Hollywood film director James Cameron has vowed to eliminate gun scenes from his movies out of his growing concern about gun violence in the U.S.
In an interview with Esquire Middle East promoting his latest movie Avatar: The Way of Water, Cameron revealed that the picture would have run 10 minutes longer had he not edited out scenes containing gun violence.
He also says that he is no longer interested in “fetishizing” guns in action scenes given “rampant gun violence” across the U.S.
“I actually cut about 10 minutes of the movie targeting gunplay action,” Cameron said. “I wanted to get rid of some of the ugliness, to find a balance between light and dark. You have to have conflict, of course. Violence and action are the same thing, depending on how you look at it. This is the dilemma of every action filmmaker, and I’m known as an action filmmaker.”

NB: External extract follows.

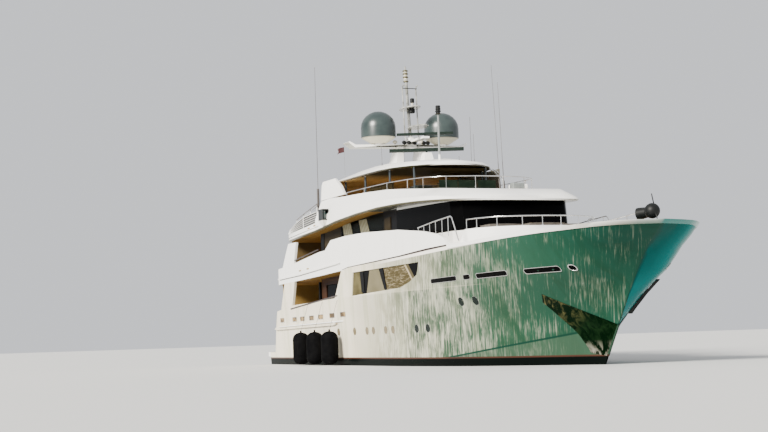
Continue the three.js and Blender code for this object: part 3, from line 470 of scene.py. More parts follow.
in_shade = (0.15, 0.14, 0.085)
white, color = enamelled("white enamel", in_shade)
white_paint = white.finish(Base_Color=color)
skins("upper_deck upper_house sundeck arch_leg_stbd arch_leg_port trunk stern_door swim_platform", "shell",
      white_paint)
cap, color = enamelled("cap rail enamel", in_shade)
# Painted shade: near the bow, faces turned away from the light are teal with reflected sea.
bow = cap.fit(cap.axes()[0], 14.0, 17.5)
bow_cap_shade = cap.times(cap.fit(cap.face[1], -0.35, 0.1), cap.times(bow, cap.fit(cap.face[2], 0.75, 0.5)))
skins("cap_rail", "shell", cap.finish(Base_Color=cap.mix(bow_cap_shade, color, (0.01, 0.17, 0.15))))
roof, color = enamelled("hardtop enamel", (0.15, 0.09, 0.025))
x, y, z = roof.axes()
# Painted light under the roof: faces that look down or inward are warm amber aft, with dark painted shade
# forward of X -3.
underside_light = roof.mix(roof.noise((0.5, 3.0, 3.0), detail=4.0), (0.30, 0.18, 0.055), (0.14, 0.095, 0.03))
underside_light = roof.mix(roof.fit(x, -7.0, -3.0), underside_light, (0.035, 0.034, 0.018))
inward = roof.times(roof.face[1], roof.sum("SIGN", y))
hidden = roof.sum("MAXIMUM", roof.fit(roof.face[2], -0.15, -0.5),
                  roof.times(roof.fit(inward, -0.2, -0.5), roof.fit(z, 9.9, 9.85)))
color = roof.mix(hidden, color, underside_light)
post = roof.times(roof.fit(z, 9.50, 9.47), roof.fit(roof.size(y), 1.6, 1.7))
color = roof.mix(post, color, (0.035, 0.045, 0.05))
stalk = roof.times(roof.fit(roof.size(roof.plus(y, 0.25)), 0.14, 0.13),
                   roof.times(roof.fit(z, 10.15, 10.25), roof.fit(x, -0.30, -0.28)))
color = roof.mix(stalk, color, (0.20, 0.215, 0.21))
color = roof.mix(roof.fit(z, 12.15, 12.2), color, (0.003, 0.0035, 0.0035))
skins("hardtop", "shell", roof.finish(Base_Color=color))
spar, color = enamelled("mast enamel", (0.42, 0.42, 0.36))
worn = spar.fit(spar.noise(scale=3.0), 0.4, 0.6, 0.75, 1.0)
aloft = spar.times(spar.fit(spar.axes()[2], 11.55, 11.7), worn)
skins("mast", "shell", spar.finish(Base_Color=spar.mix(aloft, color, (0.17, 0.17, 0.15))))
skins("wheelhouse_glass saloon_door_stbd saloon_door_port lounge_door_stbd lounge_door_port", "pane",
      tinted)
skins("foredeck_rail sundeck_rail windlass", "bars", steel, 75)
coat = Finish("whip fibreglass", 0.4)
color = coat.mix(coat.fit(coat.axes()[2], 9.38, 9.42), (0.06, 0.05, 0.045), (0.13, 0.125, 0.13))
patch = coat.fit(coat.noise(scale=3.0), 0.3, 0.7, 0.0, 0.4)
fibre = coat.finish(Base_Color=coat.mix(patch, color, (0.03, 0.03, 0.03)))
skins("whip_aft whips_forward", "rods", fibre, 75)


# Decks and linings: teak planks 90 mm wide over the plate, caulked with black rubber, and varnished
# slats under the overhangs. Each follows the face of plate it is glued to.
def effect(name, takes, gives):
    tree = bpy.data.node_groups.new(name, "ShaderNodeTree")
    for label, value in takes:
        socket = tree.interface.new_socket(name=label, in_out="INPUT", socket_type="NodeSocketFloat")
        socket.default_value = value
    for label in gives:
        tree.interface.new_socket(name=label, in_out="OUTPUT", socket_type="NodeSocketFloat")
    return Nodes(tree), tree.nodes.new("NodeGroupInput").outputs, tree.nodes.new("NodeGroupOutput")


planks, takes, gives = effect("planks", [("Across", 0.0), ("Along", 0.0), ("Width", 0.09), ("Seam", 0.06)],
                              ["Gap", "Tone", "Grain"])
row = planks.sum("DIVIDE", takes["Across"], takes["Width"])
edge = planks.size(planks.less(planks.sum("FRACT", row), 0.5))
number = planks.sum("FLOOR", row)
tone = planks.add("ShaderNodeTexWhiteNoise", {"W": number}, noise_dimensions="1D").outputs[0]
figure = planks.add("ShaderNodeCombineXYZ", {0: takes["Along"], 1: planks.times(takes["Across"], 22.0),
                                             2: number}).outputs[0]
planks.set(gives, {"Gap": planks.sum("GREATER_THAN", edge, planks.less(0.5, takes["Seam"])), "Tone": tone,
                   "Grain": planks.noise(figure, 1.6, 4.0, 0.6, 0.4)})


def boards(name, dark, light, seam, width, gap, rough, spec=0.5, shade=None):
    """Planks along the ship. When a shade colour is given, they are painted in shade forward of the middle of
    the roof.
    """
    wood = Finish(name, rough, spec)
    x, y, z = wood.axes()
    lines = wood.add("ShaderNodeGroup", {"Across": y, "Along": x, "Width": width, "Seam": gap},
                     node_tree=planks.tree).outputs
    blend = wood.plus(wood.times(lines["Tone"], 0.5), wood.times(lines["Grain"], 0.5))
    color = wood.mix(lines["Gap"], wood.mix(blend, dark, light), seam)
    if shade:
        color = wood.mix(wood.fit(x, -5.5, -3.0), color, wood.mix(blend, [c * 0.6 for c in shade], shade))
    height = wood.less(wood.times(lines["Grain"], 0.3), lines["Gap"])
    return wood.finish(Base_Color=color, Normal=wood.bump(height, 0.4, 0.003))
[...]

The 68-year-old Canadian director says he is now “happy to be living in New Zealand where they just banned all assault rifles” while holding some regret about past films he’s made where firearms are prevalent.
“I look back on some films that I’ve made, and I don’t know if I would want to make that film now,” he said. “I don’t know if I would want to fetishize the gun, like I did on a couple of ‘Terminator’ movies 30-plus years ago, in our current world. What’s happening with guns in our society turns my stomach.”
Cameron added that, similar to the first Avatar film, which became the highest-grossing movie in history ($2.923 billion worldwide), the sequel does have a final battle, but it is a bit different than the first film.
“The first film has the good guys and the bad guys seemingly equally opposed, and then the good guys get crushed and defeated and many of the heroes die. Then there’s this almost ‘deus ex machina’ where Jake invokes the forces of nature—a ‘deus ex machina’ I think is earned by the way,” he said.
“The second film doesn’t work that way at all. The battle is not even a battle, it’s a rout. It’s the revenge of the Na’vi and the Tulkun. The real challenge, and the real defeat, and the thing that must be recovered from, happens after the battle,” Cameron explained.